Wednesday, 5 January 2011


A time for bees to cluster and beekeepers to worry. Our bees were well fed and also able to forage throughout October before being bedded down under some hessian as the temperatures dropped during November. This year there was no useful flow from the Ivy but the Himalayan Balsam (so hated by conservationists) provided valuable late feed.

December brought us nightime temperatures down to -15.9c and two spells of snow that blocked the hive entrances. Each time it thawed a few dead bees were revealed outside each entrance. Initial fears for the bees gave way to the realisation that housekeeper bees had been clearing out the bodies so the colonies were still functioning normally.

Should Mother Nature grant any daytime temps of 8 - 10c we shall apply oxalic acid to kill Varroa mites. This treatment is harmful to open brood so can only be done in the dormant winter season when the Queen is not laying.

The long evenings provide opportunities for reading and planning for the spring. Jennie gave me a little book "The Beecraftsman" by H.J.Wadey then editor of the magazine "Bee Craft". He wrote it in 1943 in quiet periods whilst on night duty with the National Fire Service.
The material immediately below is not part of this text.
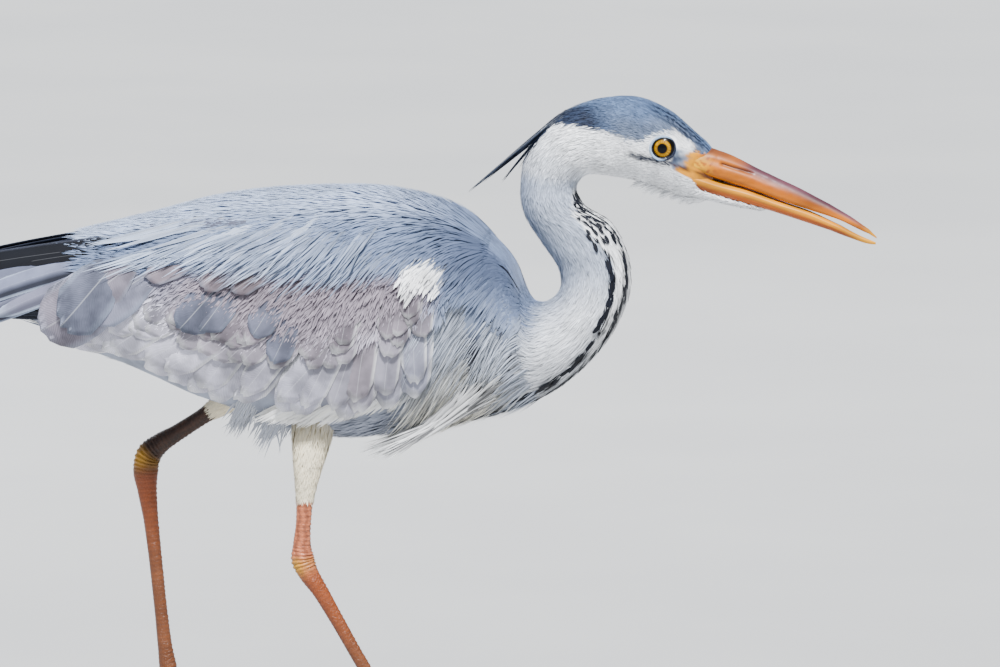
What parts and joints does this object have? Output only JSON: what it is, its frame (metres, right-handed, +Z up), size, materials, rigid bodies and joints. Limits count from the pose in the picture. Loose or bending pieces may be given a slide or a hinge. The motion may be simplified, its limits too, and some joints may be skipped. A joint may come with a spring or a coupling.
{
  "type": "bird figure, grey heron",
  "caption": "Life-size grey heron as a still museum model, stalking with its neck drawn into an S, a leg trailing and wings folded.",
  "frame": {"origin": "on the floor below the middle of the bird's bounding box", "axes": "+X is the way the bird faces, from tail tip to bill tip, +Y is the bird's left side, +Z is up"},
  "size_m": [0.679, 0.1688, 0.4391],
  "materials": {
    "plumage": "soft matt body feathers, blue-grey above, pale grey on the neck, white and cream below",
    "flight_feathers": "firm feather vanes, lilac-grey coverts and secondaries, slate-black primaries and tail edge",
    "crest_feathers": "long thin navy-black plumes with a slight gloss",
    "bill": "satin horn, orange with a yellow lower edge",
    "eye": "wet gloss, yellow iris and black pupil",
    "skin": "scaled skin, orange-brown with darker bands",
    "claw": "dark horn"
  },
  "bodies": {
    "root": {"tail": "flight_feathers", "trunk": "plumage", "neck_lower": "plumage", "neck_middle": "plumage", "neck_upper": "plumage", "head": "plumage", "bill_upper": "bill", "bill_lower": "bill", "eye_right": "eye", "eye_left": "eye", "crest_plume_long": "crest_feathers", "crest_plume_second": "crest_feathers", "crest_plume_short": "crest_feathers", "mantle": "plumage", "scapulars_right": "plumage", "wing_coverts_right": "flight_feathers", "wing_secondaries_right": "flight_feathers", "wing_primaries_right": "flight_feathers", "breast_plumes_right": "plumage", "thigh_right": "plumage", "shank_right": "skin", "tarsus_right": "skin", "toe_inner_right": "skin", "claw_inner_right": "claw", "toe_middle_right": "skin", "claw_middle_right": "claw", "toe_outer_right": "skin", "claw_outer_right": "claw", "toe_hind_right": "skin", "claw_hind_right": "claw", "scapulars_left": "plumage", "wing_coverts_left": "flight_feathers", "wing_secondaries_left": "flight_feathers", "wing_primaries_left": "flight_feathers", "breast_plumes_left": "plumage", "thigh_left": "plumage", "shank_left": "skin", "tarsus_left": "skin", "toe_inner_left": "skin", "claw_inner_left": "claw", "toe_middle_left": "skin", "claw_middle_left": "claw", "toe_outer_left": "skin", "claw_outer_left": "claw", "toe_hind_left": "skin", "claw_hind_left": "claw", "vent_feathers": "plumage"}
  },
  "joints": []
}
Clearly they had a more robust attitude to Health & Safety in those dark days. Despite the fact that he recommends wearing motorcyclists' goggles and says "...Woolworths have them at about 6d" his method of dealing with a swarm in a chimney seems a bit risky even by wartime standards. If a good fire in the grate supplemented with sulphur doesn't smoke them out he says "...If the fire will not draw, extinguish it, close the bottom of the chimney with wet sacks, and pour a couple of gallons of ordinary petrol down from the top, which should then be covered with wet sacks". A plan that would be wrong by today's standards on so many levels! Mind you he also says that "Potassium Cyanide is generally recommended for killing bees but experience with it has not been encouraging". Don't get me wrong, the reader who survives immolation or poisoning will find that its a great little book. I am particularly lucky as my copy has marginal and some typed notes inserted by a previous owner long ago.